In the listing below, locate the line containing "obj.matrix_parent_inverse = Matrix.Identity(4)"; reproduce that line and all lines that follow it, unchanged.
─── Available data
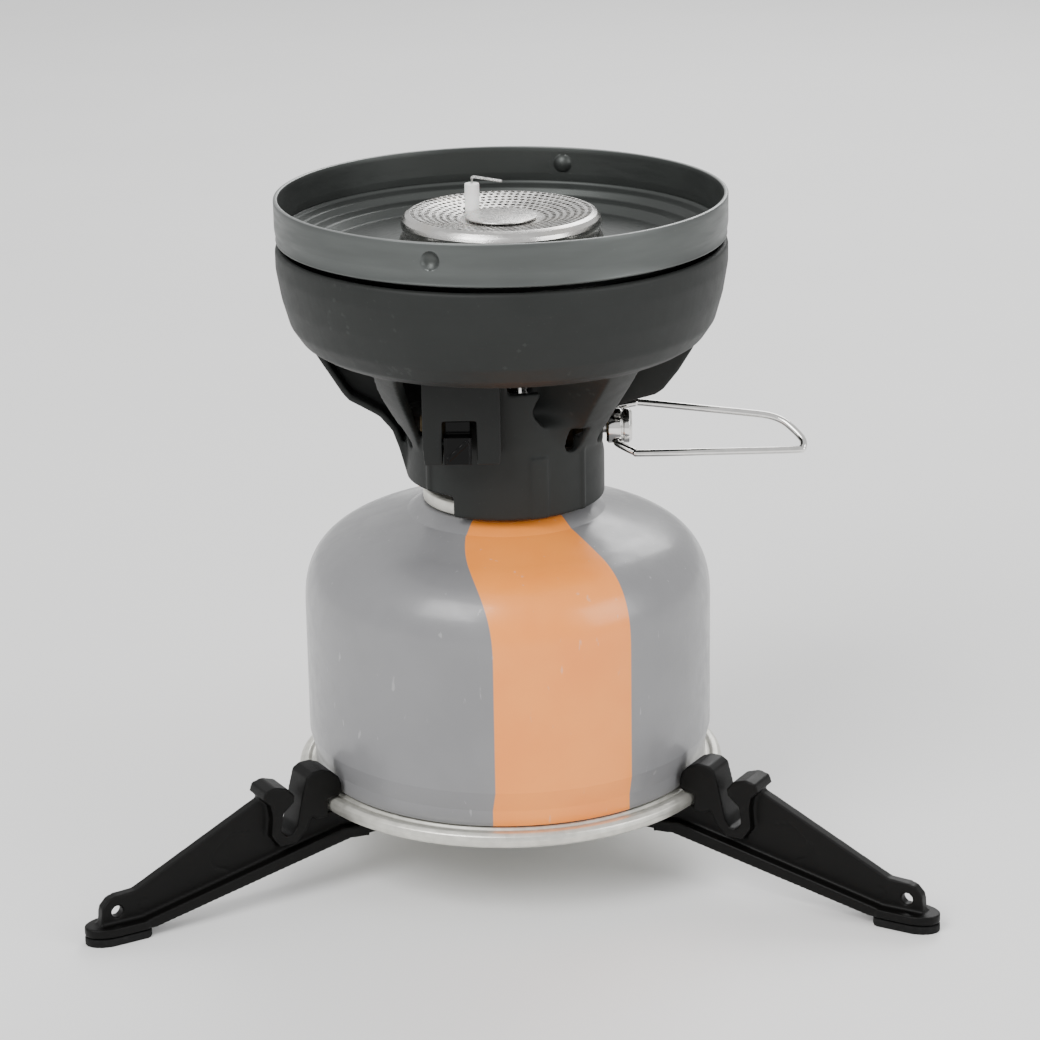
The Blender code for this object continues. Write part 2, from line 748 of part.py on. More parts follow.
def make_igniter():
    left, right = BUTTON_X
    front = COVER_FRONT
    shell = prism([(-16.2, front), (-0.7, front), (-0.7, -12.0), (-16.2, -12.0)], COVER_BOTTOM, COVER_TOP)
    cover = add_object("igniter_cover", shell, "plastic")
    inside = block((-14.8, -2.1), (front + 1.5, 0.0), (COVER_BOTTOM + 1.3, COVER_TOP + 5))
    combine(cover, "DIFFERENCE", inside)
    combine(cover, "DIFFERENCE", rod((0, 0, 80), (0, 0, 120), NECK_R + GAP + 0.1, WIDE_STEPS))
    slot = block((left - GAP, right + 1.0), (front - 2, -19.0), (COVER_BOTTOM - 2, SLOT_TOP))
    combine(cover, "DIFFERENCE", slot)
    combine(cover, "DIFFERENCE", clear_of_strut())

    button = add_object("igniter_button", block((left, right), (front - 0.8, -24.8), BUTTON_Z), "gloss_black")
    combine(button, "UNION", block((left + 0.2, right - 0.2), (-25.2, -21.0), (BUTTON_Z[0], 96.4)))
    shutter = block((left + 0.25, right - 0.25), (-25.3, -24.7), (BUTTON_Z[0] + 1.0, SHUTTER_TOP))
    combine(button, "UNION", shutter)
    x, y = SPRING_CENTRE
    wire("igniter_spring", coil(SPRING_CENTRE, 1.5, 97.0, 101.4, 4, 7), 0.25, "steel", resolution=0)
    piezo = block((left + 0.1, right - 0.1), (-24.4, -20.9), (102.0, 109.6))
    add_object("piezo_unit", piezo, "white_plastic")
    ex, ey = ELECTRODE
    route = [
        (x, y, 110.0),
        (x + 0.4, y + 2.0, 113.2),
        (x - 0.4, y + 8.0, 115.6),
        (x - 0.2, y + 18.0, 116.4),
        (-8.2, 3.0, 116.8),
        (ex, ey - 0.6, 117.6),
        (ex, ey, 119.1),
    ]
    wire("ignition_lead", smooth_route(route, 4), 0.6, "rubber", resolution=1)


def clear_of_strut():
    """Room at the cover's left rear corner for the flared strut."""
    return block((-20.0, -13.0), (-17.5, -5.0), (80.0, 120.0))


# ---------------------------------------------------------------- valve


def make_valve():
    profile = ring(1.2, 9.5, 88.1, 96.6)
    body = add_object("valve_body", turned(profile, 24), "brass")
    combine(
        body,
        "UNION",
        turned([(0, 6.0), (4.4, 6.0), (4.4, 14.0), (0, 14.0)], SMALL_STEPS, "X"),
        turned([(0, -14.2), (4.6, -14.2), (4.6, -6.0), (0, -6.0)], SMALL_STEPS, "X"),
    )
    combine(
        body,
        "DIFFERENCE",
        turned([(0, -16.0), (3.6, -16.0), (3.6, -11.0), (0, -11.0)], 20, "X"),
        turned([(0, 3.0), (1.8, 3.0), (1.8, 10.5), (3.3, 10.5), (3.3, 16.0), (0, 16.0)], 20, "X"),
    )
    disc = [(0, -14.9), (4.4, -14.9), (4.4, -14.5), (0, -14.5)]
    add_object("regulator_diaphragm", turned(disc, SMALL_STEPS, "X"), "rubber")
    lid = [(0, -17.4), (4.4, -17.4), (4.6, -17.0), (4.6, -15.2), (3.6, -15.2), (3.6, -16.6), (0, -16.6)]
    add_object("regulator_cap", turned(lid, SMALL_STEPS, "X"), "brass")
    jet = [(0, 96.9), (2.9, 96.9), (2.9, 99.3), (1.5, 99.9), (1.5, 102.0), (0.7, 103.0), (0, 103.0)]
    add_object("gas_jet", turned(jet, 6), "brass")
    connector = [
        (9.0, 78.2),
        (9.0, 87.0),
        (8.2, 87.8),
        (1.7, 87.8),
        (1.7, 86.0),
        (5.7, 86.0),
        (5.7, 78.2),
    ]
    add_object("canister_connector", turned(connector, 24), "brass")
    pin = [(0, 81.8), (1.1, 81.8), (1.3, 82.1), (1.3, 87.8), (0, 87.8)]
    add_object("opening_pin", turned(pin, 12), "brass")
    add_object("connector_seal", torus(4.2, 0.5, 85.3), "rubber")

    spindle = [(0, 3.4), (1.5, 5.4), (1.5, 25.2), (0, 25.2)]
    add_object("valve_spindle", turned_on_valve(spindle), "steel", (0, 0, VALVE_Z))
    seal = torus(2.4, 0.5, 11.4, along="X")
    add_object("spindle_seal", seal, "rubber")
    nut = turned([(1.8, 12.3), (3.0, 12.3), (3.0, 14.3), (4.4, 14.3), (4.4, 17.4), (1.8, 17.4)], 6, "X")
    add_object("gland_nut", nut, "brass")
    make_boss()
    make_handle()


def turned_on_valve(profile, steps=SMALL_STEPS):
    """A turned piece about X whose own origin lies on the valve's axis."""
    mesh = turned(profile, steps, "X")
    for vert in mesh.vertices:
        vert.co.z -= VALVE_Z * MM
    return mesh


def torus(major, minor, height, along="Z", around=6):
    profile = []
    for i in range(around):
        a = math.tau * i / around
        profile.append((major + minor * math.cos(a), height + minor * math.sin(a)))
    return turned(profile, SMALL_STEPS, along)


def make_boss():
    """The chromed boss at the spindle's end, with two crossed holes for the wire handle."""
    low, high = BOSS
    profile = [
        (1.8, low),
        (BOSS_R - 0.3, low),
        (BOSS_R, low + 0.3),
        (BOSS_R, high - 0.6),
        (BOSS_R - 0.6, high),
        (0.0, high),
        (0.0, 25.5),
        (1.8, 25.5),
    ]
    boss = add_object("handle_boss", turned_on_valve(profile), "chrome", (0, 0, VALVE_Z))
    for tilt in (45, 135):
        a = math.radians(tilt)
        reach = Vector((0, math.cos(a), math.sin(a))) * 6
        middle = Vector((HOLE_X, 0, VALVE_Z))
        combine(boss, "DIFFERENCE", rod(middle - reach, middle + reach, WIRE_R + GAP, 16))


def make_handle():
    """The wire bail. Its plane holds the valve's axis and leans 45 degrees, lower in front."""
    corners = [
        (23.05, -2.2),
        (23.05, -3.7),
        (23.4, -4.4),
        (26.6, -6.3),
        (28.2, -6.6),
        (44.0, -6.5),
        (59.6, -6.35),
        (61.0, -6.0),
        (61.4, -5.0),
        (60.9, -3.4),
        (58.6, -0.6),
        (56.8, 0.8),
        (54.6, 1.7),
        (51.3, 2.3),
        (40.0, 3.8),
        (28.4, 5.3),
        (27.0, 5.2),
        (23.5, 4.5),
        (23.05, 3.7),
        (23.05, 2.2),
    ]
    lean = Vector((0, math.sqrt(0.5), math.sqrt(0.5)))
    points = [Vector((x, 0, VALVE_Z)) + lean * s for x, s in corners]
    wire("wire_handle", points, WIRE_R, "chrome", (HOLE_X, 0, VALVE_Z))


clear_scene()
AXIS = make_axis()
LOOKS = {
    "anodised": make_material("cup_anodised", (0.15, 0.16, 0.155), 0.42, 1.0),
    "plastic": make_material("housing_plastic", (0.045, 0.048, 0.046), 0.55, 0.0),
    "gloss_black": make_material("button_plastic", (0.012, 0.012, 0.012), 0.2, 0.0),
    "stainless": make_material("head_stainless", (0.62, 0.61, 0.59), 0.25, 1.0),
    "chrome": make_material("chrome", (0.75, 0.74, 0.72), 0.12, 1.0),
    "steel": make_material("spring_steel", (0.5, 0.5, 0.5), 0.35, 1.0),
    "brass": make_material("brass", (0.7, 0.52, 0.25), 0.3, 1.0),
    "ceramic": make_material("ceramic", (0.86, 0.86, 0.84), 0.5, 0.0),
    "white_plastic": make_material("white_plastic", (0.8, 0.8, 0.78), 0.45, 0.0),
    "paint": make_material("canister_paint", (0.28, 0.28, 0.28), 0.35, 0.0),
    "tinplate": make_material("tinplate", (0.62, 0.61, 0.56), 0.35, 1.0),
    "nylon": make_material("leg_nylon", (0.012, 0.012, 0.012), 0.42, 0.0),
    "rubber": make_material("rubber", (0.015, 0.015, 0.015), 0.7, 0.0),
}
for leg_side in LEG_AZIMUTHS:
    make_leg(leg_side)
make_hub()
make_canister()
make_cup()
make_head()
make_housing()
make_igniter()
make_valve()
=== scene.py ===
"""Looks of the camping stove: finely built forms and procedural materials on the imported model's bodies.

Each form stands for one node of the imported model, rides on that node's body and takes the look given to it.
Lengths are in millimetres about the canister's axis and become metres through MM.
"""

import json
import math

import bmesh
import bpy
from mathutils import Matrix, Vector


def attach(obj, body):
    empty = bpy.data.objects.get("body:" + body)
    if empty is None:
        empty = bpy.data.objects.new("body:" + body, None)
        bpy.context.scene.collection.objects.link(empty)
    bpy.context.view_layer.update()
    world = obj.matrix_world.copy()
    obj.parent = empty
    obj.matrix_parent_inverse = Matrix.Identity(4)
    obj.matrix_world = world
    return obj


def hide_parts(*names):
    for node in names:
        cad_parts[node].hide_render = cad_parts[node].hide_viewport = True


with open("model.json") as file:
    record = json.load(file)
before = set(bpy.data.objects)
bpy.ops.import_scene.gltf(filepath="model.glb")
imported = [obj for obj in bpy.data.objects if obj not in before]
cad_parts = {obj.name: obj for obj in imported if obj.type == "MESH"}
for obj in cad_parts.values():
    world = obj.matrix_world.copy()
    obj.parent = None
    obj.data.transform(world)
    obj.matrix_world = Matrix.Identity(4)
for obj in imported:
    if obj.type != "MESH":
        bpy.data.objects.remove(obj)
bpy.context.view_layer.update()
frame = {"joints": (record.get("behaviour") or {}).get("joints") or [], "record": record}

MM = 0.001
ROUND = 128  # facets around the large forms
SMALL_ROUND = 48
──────
Solution to this exercise —
    obj.matrix_parent_inverse = Matrix.Identity(4)
    obj.matrix_world = world
    return obj


def hide_parts(*names):
    for node in names:
        cad_parts[node].hide_render = cad_parts[node].hide_viewport = True


with open("model.json") as file:
    record = json.load(file)
before = set(bpy.data.objects)
bpy.ops.import_scene.gltf(filepath="model.glb")
imported = [obj for obj in bpy.data.objects if obj not in before]
cad_parts = {obj.name: obj for obj in imported if obj.type == "MESH"}
for obj in cad_parts.values():
    world = obj.matrix_world.copy()
    obj.parent = None
    obj.data.transform(world)
    obj.matrix_world = Matrix.Identity(4)
for obj in imported:
    if obj.type != "MESH":
        bpy.data.objects.remove(obj)
bpy.context.view_layer.update()
frame = {"joints": (record.get("behaviour") or {}).get("joints") or [], "record": record}

MM = 0.001
ROUND = 128  # facets around the large forms
SMALL_ROUND = 48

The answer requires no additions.